By Dominic Estevez

Rumors have been spreading throughout the halls of BVHS that AP and IB classes will be segregated in the near future. With these echoes muddying the issue at hand, it is hard to determine if this is just a rumor or if it is actually going to happen. However, there will be no divisions between AP/IB classes this year.

“I just heard [that AP/IB classes were going to divide] from another student,” senior Rachel Silva said, “but I do not think there are even enough IB students to fill up a classroom.”

The subject has been a particularly touchy subject and has developed some intrigue amongst staff members and students alike. However, this subject was spread mostly by students, who claimed they had heard it from staff members. This added to the confusion and chaos of the entire policy matter.  Misinformation made it impossible to determine what was true and what was false. By the time anything had been formally stated about this issue, it was already a Gordian knot of ambiguity and vagueness. Simply attempting to discredit this rumor was met by vivid disagreements.

“This is a complex policy process that should not be discussed publicly until a genuine effort has been made to study the issues completely and then attempt to reach a consensus,” AP/IB english teacher Mr. John Czajkowski said.

The issue of segregation of AP and IB classes was something under consideration by faculty members at BVHS, although nothing had been confirmed. The prime subject under discussion of being segregated were 11th grade English classes because it would happen throughout the entire department.

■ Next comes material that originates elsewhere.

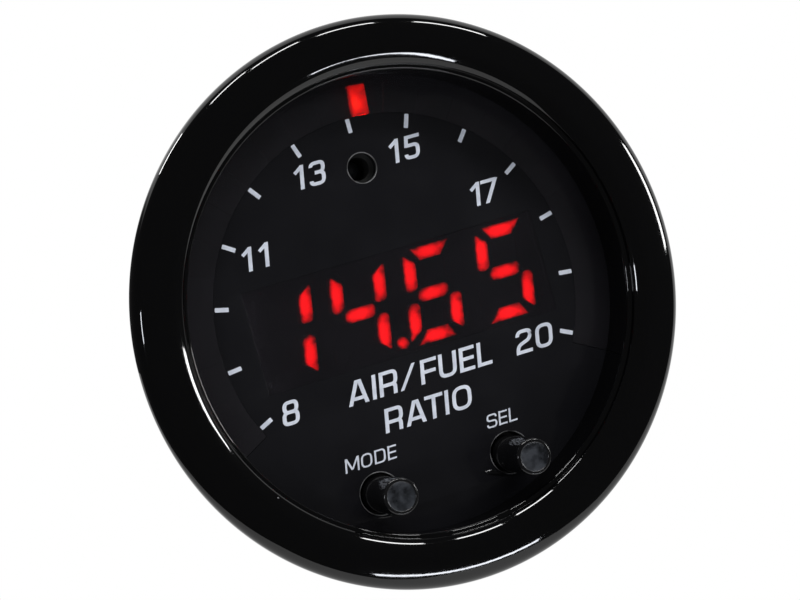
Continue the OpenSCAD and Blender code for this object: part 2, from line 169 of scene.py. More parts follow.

If courses like Biology or Calculus were split into AP and IB classes, the changes would not occur throughout the entire science or math department.

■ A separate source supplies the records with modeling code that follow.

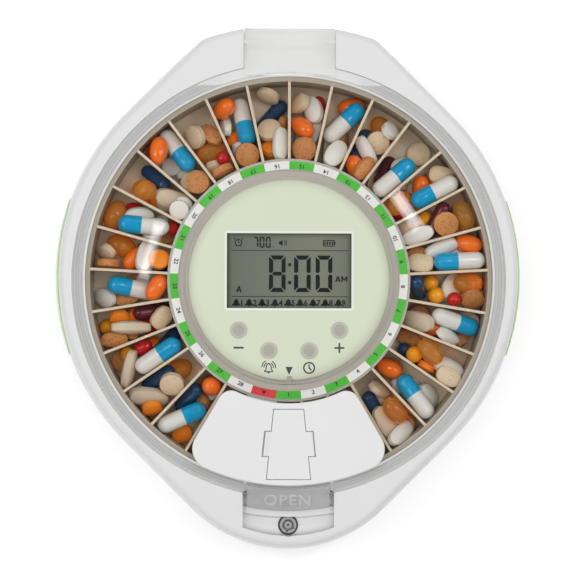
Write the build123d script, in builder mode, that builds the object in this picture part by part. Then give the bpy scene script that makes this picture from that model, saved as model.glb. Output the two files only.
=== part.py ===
from build123d import *
import math
import os

# Automatic pill dispenser. Millimetres, +Z up, origin at the middle of the footprint on the table.
# The lid hinge is at the rear (+Y), the latch and the key lock are at the front (-Y).

os.makedirs("parts", exist_ok=True)

# ---------------------------------------------------------------- driving dimensions
CY = 4.5                 # the tray turns about the vertical axis x = 0, y = CY
R_CASE = 99.0            # round sides of the case
CY_CASE = 6.1            # their centre, a little behind the tray axis
Z_DRAW = 28.0            # above this the walls lean in, except at the rear
DRAW = 8.4               # by this angle
Y_FRONT = -110.0         # tip of the front nose
R_REAR = 110.7           # rear edge arc, about the origin
R_SHOULDER = 6.0         # rounding of the two rear shoulders
WALL = 2.4               # case wall

Z_PAN = 1.5              # underside of the lower case
Z_FLOOR = 4.7            # top of the lower case's floor
Z_SPLIT = 24.0           # joint line of the two case halves
Z_DECK = 25.0            # underside of the deck plate
Z_DECK_TOP = 27.0
Z_CASE_TOP = 56.5
Z_SEAT = 54.2            # ledge that the lid rim drops onto
R_WELL = 85.1            # well that the tray turns in
R_WELL_OUT = 87.4
R_SEAT = 90.0

N_CELLS = 29             # 28 dose cells and one closed start cell
PITCH = 360.0 / N_CELLS
R_CELL_IN = 50.5
R_CELL_OUT = 82.7
R_TRAY = 84.6
T_DIVIDER = 1.1
Z_TRAY = 31.0
T_TRAY_FLOOR = 1.6
Z_TRAY_TOP = 53.5
R_HUB_IN = 43.4
R_RING_IN, R_RING_OUT = 45.8, 49.6
T_RING = 0.6

R_COLUMN = 41.5
R_COLUMN_IN = 39.0
Z_COLUMN_TOP = 54.3
R_DOME = 41.7
R_COLLAR = 43.1
Z_DOME_TOP = 62.2
T_DOME = 2.0
LCD_Y = CY + 3.74
LCD_W, LCD_H = 51.3, 30.8
BUTTONS = {"button_minus": (-20.7, CY - 20.7), "button_plus": (20.7, CY - 20.7),
           "button_alarm": (-8.3, CY - 29.1), "button_clock": (8.3, CY - 29.1)}
R_BUTTON = 3.4
Z_BUTTON_TOP = 63.0
Z_BUTTON_FOOT = 58.9

Z_LID_TOP = 58.4
Z_LID_UNDER = 56.4
R_LID_HOLE = 42.4
R_LID = 85.6
R_LID_RIM = 89.6
HINGE_Y, HINGE_Z = 103.4, 54.6
TAB_HALF = 18.7
Y_TAB = 108.8

PLATE_HALF_ANGLE = 30.5  # the white dispensing plate spans five cells
Z_PLATE_TOP = 59.2
FLAP_IN, FLAP_OUT = 53.5, 82.2          # from the tray axis
FLAP_W_IN, FLAP_W_OUT = 6.1, 9.0        # half widths
EAR_IN, EAR_OUT = 62.6, 72.7
FLAP_PIN_X, FLAP_PIN_D = 9.6, 67.65     # middle of the flap's pin
FLAP_PIN_TILT = 5.5                     # the pin runs along the cell's edge
Z_FLAP_PIN = 58.3

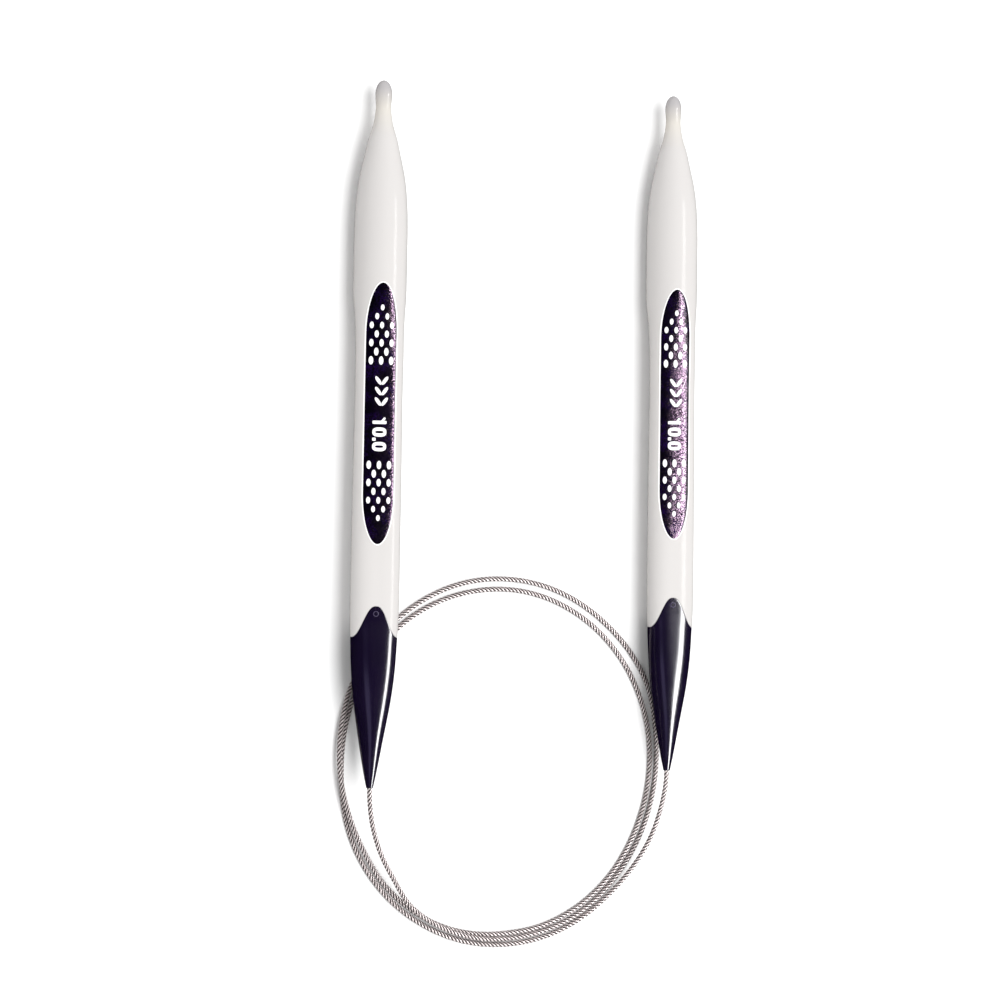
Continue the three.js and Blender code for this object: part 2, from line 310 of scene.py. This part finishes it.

“Like most things, the motive for change is ‘what does the data tell us’,” IB coordinator Mr. Thomas Dunn said.

Statistically speaking, the AP English passage rate last year for BVHS was 47%. At the same time, Eastlake High School, whose English classes focused solely on AP curriculums,  achieved an 80% passage rate for the same exam.  Discussions between teachers at BVHS were made, but they have been relatively inconclusive. The subject matter has a number advantages, but at the same time, it has many problems.

“I heard the separation being mentioned by an english teacher,” sophomore Josephine Tang said, “I’m not sure if they are actually going to stick together.”

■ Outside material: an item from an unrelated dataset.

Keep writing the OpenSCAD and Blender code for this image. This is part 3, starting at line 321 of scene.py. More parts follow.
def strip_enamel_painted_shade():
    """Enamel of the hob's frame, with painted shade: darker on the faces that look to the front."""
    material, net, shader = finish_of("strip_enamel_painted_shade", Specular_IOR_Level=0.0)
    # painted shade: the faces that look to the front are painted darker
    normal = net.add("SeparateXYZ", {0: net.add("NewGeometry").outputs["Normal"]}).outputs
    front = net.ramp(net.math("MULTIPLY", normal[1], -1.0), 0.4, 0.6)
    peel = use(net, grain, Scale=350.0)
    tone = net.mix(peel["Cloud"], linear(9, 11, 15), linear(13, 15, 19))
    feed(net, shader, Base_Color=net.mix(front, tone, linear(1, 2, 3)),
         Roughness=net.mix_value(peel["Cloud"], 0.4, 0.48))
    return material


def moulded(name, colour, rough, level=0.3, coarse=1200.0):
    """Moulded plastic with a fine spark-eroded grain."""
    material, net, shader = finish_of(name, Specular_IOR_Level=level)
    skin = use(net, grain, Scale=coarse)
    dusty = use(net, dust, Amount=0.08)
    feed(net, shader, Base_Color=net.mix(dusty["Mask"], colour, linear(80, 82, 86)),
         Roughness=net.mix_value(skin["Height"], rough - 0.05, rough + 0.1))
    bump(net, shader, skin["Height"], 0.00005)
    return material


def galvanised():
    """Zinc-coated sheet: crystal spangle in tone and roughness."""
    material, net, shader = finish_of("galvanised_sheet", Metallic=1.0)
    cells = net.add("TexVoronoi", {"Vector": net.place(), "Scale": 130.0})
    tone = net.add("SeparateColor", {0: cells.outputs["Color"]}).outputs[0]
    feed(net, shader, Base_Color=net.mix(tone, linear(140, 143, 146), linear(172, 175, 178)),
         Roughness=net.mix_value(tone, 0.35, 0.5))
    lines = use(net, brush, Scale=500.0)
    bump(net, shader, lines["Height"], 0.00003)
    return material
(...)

However, the claims that AP/IB classes are being split are merely false rumors.

“[Splitting AP/IB classes] was just an idea proposed by an english teacher,” BVHS principal Bettina Batista said.

The concept that AP/IB classes were going to be split was a notion established by this idea, which had trickled down to students by teachers. In effect, these little factlets were inflated into rumors by students who claimed AP/IB classes were actually going to be separated. Batista argues that the idea to do this has not gone through the correct process. To get proper results, teachers agree discussion about this topic needs to continue for more than a couple months in order to come to a valid agreement.

“If the split were to happen, I think it would split up the efficiency of the classroom,” junior Diego Miranda said, “I feel everyone has the same learning abilities.”

Everyone has differing opinions about the matter, but one thing remains true; nobody is sure about what would happen if this were hastily implemented.

“Making a big decision, such as this one, requires a large amount of time and effort to arrive at the appropriate conclusion,” Batista said, “so I made the decision [to keep the classes together].”

Despite there being arguments for and against the segregation of the courses, the teachers have been separated about it. The choice made by Batista is only a temporary resolution for this matter, yet it remains an area of conflict to be dealt with in the future.

Several teachers had no comment regarding this issue.